Data rows »
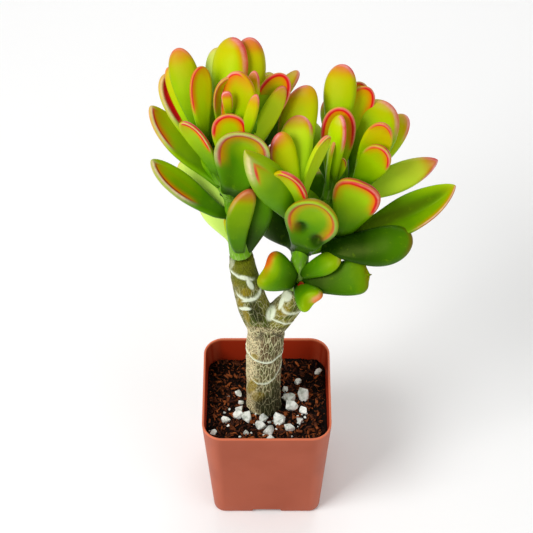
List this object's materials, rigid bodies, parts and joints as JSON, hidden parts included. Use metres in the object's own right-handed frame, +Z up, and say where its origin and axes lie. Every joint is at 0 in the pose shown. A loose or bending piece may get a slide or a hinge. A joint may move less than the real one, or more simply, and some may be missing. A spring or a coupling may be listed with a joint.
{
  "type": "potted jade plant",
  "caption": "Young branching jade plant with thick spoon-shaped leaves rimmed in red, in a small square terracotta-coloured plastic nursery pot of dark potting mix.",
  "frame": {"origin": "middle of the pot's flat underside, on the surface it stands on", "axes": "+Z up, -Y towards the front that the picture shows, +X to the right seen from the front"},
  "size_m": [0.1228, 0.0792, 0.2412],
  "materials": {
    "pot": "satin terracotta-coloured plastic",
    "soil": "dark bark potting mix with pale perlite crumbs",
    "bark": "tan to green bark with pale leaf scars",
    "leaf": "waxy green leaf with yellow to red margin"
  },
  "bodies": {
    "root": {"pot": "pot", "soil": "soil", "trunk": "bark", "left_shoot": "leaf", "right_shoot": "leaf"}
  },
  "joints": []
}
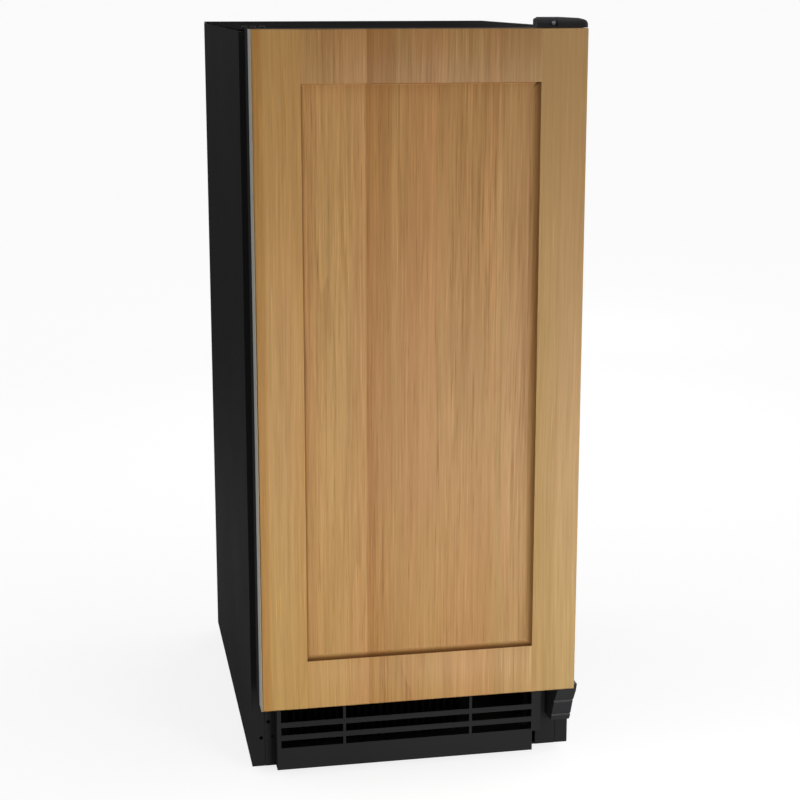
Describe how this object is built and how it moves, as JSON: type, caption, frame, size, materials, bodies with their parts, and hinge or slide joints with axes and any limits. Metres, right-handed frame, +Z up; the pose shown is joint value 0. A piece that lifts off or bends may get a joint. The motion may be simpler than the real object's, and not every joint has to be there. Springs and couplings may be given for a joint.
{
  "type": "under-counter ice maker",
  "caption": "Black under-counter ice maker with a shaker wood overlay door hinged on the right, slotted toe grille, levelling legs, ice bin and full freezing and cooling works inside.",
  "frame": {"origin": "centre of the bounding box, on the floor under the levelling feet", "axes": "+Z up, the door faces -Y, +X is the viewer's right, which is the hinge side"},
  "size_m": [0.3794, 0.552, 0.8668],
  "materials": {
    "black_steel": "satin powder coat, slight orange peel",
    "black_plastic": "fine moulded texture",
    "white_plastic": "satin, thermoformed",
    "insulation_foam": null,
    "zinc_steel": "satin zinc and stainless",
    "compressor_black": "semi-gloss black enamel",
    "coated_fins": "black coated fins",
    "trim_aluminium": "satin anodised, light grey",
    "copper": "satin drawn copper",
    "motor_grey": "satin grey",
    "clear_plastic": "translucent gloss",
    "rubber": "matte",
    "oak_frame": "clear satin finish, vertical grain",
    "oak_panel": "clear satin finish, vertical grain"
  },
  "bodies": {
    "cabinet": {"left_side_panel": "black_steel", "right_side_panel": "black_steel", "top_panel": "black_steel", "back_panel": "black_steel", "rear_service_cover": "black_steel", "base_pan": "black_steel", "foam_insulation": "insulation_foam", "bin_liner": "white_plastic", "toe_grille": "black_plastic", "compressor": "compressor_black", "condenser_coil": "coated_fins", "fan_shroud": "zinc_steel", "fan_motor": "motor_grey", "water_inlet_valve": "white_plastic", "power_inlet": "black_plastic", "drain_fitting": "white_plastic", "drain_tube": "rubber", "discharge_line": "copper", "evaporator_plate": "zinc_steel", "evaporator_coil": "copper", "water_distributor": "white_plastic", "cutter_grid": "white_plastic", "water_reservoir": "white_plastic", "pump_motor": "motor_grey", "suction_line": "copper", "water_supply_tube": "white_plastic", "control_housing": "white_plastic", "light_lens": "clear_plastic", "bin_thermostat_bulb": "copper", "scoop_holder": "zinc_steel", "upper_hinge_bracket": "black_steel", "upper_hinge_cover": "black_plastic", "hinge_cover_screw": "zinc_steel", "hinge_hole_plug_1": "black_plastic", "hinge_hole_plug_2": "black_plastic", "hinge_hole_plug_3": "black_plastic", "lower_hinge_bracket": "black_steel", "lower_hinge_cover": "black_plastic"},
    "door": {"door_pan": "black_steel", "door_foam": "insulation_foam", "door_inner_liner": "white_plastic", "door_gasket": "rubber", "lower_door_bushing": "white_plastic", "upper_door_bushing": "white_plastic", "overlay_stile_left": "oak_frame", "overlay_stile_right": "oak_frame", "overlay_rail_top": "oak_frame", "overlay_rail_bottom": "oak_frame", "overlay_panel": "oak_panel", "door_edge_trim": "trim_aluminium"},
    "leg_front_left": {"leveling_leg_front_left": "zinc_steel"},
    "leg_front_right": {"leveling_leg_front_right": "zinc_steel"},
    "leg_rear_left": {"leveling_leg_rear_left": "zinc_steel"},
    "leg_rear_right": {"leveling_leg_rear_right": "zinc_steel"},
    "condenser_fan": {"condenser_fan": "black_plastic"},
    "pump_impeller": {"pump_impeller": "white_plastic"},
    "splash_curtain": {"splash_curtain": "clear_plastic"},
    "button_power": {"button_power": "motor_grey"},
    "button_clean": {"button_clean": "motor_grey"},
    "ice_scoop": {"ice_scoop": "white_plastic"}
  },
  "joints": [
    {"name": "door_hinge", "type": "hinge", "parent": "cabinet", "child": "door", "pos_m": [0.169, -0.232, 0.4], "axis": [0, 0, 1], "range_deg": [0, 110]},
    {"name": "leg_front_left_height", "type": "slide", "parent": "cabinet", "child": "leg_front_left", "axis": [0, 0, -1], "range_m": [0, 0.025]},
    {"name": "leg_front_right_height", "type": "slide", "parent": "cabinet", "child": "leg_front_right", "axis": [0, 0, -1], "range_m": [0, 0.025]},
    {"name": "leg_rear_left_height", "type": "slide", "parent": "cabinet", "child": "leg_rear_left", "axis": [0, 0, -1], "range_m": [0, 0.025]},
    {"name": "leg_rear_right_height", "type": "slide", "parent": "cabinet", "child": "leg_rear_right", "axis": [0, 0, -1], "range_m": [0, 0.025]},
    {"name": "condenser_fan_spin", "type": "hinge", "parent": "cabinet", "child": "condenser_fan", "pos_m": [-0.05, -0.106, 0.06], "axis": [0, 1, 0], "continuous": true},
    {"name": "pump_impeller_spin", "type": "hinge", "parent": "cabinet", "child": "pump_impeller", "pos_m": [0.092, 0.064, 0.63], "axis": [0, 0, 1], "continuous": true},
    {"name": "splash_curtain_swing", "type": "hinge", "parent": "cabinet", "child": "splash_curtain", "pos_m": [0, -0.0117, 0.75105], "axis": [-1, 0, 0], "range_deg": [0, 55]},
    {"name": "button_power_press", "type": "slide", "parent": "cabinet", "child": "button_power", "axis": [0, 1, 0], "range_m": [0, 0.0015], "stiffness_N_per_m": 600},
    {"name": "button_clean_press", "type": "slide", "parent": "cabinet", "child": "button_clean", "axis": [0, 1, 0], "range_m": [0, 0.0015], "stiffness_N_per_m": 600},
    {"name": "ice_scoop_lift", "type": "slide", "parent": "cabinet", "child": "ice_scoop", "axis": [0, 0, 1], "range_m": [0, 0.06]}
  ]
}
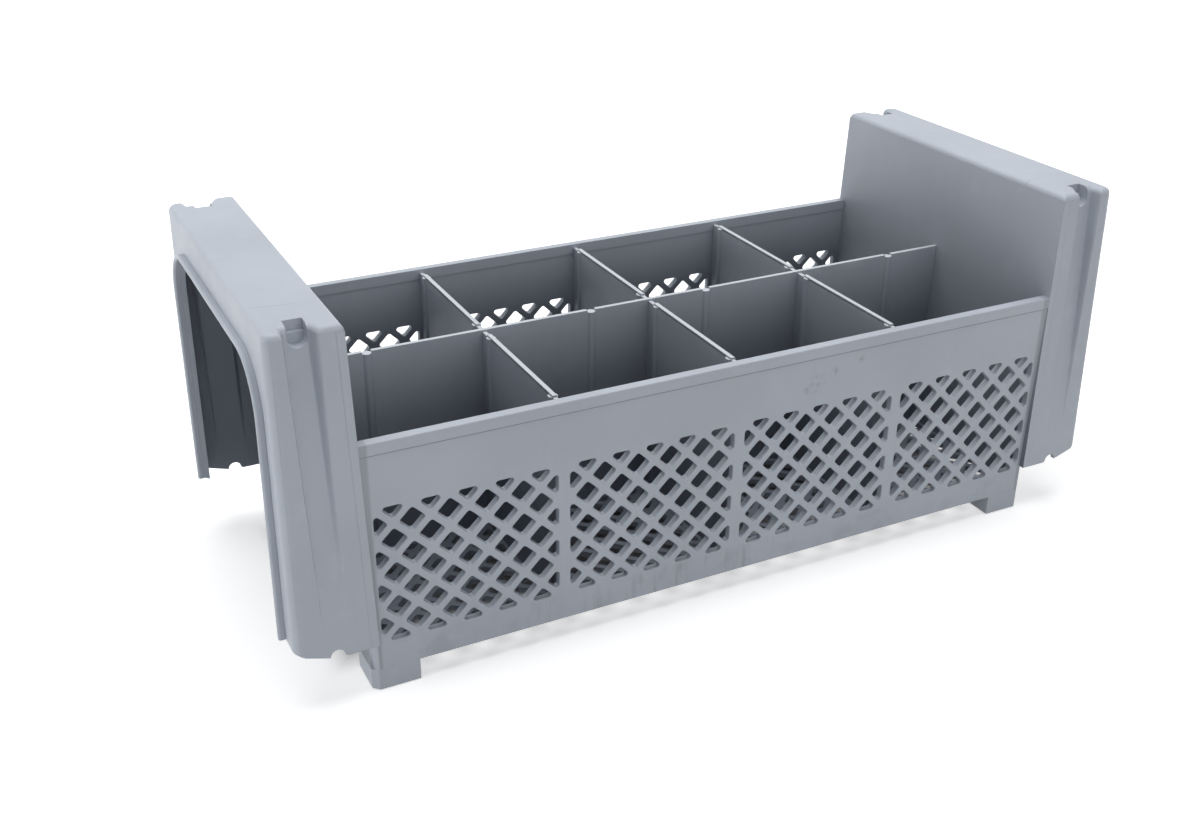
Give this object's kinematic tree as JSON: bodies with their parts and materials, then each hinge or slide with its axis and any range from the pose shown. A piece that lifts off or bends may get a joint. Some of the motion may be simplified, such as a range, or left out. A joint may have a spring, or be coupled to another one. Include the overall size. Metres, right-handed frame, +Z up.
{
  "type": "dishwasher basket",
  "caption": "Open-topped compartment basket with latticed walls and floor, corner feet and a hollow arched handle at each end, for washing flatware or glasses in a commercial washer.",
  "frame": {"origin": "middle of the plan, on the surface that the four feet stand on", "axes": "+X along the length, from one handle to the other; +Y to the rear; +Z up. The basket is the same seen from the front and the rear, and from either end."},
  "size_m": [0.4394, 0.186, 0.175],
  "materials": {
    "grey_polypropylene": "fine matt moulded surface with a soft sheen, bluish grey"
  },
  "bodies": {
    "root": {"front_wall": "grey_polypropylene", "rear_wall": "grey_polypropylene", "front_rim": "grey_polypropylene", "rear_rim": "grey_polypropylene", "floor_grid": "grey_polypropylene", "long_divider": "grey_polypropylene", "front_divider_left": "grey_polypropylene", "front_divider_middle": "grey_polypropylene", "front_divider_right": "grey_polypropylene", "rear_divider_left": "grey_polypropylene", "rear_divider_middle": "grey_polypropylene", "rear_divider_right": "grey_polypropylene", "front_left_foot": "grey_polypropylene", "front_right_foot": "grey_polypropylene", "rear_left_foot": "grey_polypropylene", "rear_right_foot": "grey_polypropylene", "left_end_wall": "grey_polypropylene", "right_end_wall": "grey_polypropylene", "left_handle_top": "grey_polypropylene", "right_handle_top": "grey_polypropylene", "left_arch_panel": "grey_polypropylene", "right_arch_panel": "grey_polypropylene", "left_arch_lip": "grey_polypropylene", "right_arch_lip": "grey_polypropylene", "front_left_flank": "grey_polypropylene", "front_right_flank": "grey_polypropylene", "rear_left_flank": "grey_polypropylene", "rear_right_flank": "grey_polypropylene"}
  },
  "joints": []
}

What the exercise asks » Which lines contain "joints"? Copy each of them.

Reply to the task »
List this object's materials, rigid bodies, parts and joints as JSON, hidden parts included. Use metres in the object's own right-handed frame, +Z up, and say where its origin and axes lie. Every joint is at 0 in the pose shown. A loose or bending piece may get a slide or a hinge. A joint may move less than the real one, or more simply, and some may be missing. A spring or a coupling may be listed with a joint.
  "joints": []
Describe how this object is built and how it moves, as JSON: type, caption, frame, size, materials, bodies with their parts, and hinge or slide joints with axes and any limits. Metres, right-handed frame, +Z up; the pose shown is joint value 0. A piece that lifts off or bends may get a joint. The motion may be simpler than the real object's, and not every joint has to be there. Springs and couplings may be given for a joint.
  "joints": [
  "joints": []